▸ **Problem details**:
Both end lines count: copy exactly from the line that contains "the two corners." to the line that contains "for node in", and only those lines.
··· Stored data ···
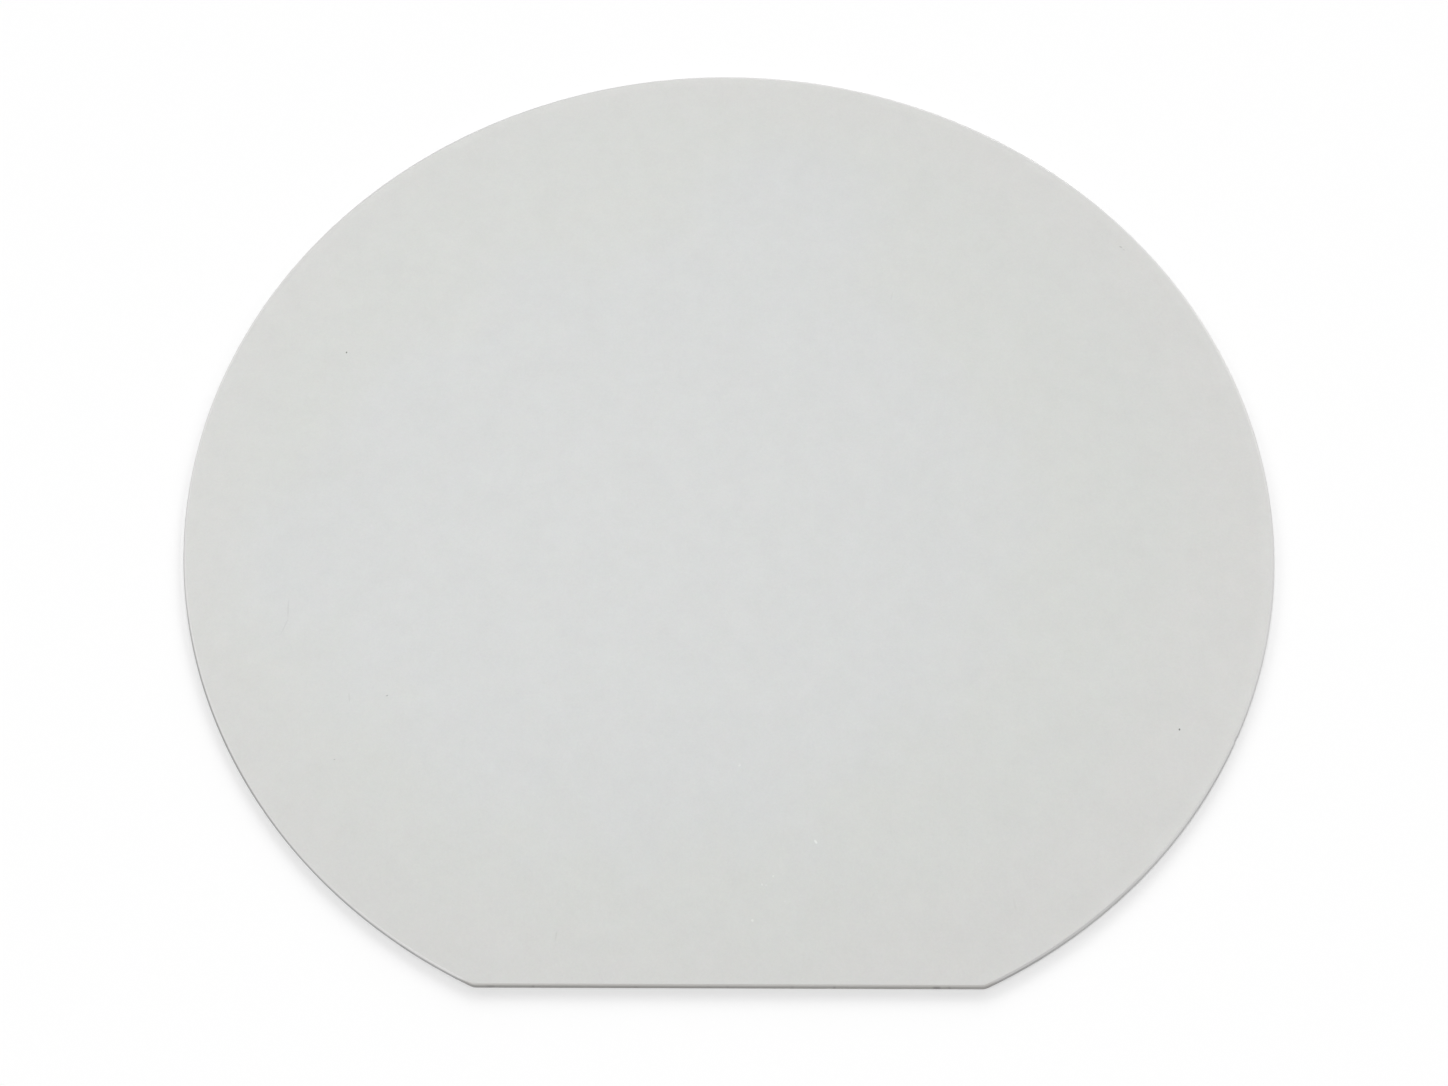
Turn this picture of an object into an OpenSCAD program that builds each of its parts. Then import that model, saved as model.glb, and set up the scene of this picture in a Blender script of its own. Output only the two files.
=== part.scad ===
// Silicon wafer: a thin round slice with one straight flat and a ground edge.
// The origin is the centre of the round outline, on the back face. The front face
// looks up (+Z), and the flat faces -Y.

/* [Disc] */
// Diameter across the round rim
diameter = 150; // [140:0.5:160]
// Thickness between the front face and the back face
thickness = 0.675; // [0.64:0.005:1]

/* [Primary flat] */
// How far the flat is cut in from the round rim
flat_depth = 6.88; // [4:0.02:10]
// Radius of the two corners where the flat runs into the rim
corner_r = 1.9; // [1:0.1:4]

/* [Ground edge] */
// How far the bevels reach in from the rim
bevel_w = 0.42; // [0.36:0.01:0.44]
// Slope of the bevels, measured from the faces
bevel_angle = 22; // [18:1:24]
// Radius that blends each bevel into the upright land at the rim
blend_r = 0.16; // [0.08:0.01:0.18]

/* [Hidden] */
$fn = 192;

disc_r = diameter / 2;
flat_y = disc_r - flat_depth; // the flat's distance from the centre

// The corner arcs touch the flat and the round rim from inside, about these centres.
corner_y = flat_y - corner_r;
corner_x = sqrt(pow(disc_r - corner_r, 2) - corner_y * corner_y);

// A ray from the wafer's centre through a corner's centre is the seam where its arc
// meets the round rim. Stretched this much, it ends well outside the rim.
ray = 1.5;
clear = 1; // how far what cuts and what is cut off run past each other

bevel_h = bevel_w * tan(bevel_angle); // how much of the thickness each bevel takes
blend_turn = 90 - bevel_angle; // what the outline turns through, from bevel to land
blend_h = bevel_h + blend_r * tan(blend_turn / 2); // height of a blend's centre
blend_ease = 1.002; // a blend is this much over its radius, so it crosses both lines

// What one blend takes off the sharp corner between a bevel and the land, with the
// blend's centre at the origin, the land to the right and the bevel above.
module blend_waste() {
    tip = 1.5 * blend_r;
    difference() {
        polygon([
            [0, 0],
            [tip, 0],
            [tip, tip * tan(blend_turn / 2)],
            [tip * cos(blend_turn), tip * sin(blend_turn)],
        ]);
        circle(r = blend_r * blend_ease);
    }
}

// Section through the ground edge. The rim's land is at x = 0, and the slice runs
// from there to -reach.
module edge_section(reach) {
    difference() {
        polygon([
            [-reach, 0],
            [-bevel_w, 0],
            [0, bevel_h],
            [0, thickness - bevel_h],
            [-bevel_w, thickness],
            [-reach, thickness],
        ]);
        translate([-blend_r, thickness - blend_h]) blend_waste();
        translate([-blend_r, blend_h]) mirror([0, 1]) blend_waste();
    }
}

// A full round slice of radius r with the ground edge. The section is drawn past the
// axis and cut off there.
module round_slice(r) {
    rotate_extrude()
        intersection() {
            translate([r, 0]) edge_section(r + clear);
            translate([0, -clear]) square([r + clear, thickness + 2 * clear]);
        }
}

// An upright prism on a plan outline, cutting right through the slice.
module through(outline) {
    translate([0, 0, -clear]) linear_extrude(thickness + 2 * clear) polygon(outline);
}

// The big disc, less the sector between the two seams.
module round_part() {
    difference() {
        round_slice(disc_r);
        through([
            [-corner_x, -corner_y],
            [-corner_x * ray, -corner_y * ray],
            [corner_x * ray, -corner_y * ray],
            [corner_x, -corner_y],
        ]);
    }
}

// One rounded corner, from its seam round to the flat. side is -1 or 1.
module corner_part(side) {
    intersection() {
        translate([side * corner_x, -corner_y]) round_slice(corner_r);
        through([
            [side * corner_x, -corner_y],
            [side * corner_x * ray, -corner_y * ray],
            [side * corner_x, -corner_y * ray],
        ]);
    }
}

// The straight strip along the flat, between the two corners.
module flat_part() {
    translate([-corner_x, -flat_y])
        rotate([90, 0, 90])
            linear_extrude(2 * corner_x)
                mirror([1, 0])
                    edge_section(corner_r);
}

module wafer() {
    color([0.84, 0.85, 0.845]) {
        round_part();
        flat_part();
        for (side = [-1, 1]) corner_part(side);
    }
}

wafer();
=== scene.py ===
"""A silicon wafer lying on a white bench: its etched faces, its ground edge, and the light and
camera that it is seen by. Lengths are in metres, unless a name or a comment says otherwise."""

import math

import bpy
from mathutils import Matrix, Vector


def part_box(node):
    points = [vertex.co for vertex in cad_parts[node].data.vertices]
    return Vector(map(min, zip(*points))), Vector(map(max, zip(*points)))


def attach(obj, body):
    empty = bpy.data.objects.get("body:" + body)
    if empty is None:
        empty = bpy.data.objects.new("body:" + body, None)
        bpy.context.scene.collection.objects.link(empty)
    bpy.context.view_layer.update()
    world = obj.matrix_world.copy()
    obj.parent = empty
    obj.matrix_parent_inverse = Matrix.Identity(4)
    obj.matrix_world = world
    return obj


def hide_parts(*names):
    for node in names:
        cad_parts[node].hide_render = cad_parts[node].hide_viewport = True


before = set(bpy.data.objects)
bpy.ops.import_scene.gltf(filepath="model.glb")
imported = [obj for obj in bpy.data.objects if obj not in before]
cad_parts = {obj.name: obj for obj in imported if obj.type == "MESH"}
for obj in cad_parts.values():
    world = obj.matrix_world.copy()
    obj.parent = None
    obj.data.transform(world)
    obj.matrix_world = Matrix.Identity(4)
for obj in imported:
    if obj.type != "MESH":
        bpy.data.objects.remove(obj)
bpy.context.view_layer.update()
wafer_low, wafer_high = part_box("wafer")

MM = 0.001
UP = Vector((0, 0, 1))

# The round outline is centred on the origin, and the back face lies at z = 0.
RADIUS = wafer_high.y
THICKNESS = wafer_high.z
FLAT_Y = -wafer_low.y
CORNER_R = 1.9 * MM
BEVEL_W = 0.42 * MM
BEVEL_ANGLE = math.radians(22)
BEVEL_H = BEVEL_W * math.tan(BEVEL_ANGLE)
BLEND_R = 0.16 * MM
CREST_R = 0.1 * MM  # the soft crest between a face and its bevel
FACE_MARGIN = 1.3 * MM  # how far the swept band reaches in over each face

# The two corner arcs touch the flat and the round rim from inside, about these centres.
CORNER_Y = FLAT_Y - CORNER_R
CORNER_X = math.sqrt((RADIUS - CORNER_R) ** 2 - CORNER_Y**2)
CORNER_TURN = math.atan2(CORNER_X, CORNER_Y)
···
▸ **Response**:
// The straight strip along the flat, between the two corners.
module flat_part() {
    translate([-corner_x, -flat_y])
        rotate([90, 0, 90])
            linear_extrude(2 * corner_x)
                mirror([1, 0])
                    edge_section(corner_r);
}

module wafer() {
    color([0.84, 0.85, 0.845]) {
        round_part();
        flat_part();
        for (side = [-1, 1]) corner_part(side);
    }
}

wafer();
=== scene.py ===
"""A silicon wafer lying on a white bench: its etched faces, its ground edge, and the light and
camera that it is seen by. Lengths are in metres, unless a name or a comment says otherwise."""

import math

import bpy
from mathutils import Matrix, Vector


def part_box(node):
    points = [vertex.co for vertex in cad_parts[node].data.vertices]
    return Vector(map(min, zip(*points))), Vector(map(max, zip(*points)))


def attach(obj, body):
    empty = bpy.data.objects.get("body:" + body)
    if empty is None:
        empty = bpy.data.objects.new("body:" + body, None)
        bpy.context.scene.collection.objects.link(empty)
    bpy.context.view_layer.update()
    world = obj.matrix_world.copy()
    obj.parent = empty
    obj.matrix_parent_inverse = Matrix.Identity(4)
    obj.matrix_world = world
    return obj


def hide_parts(*names):
    for node in names:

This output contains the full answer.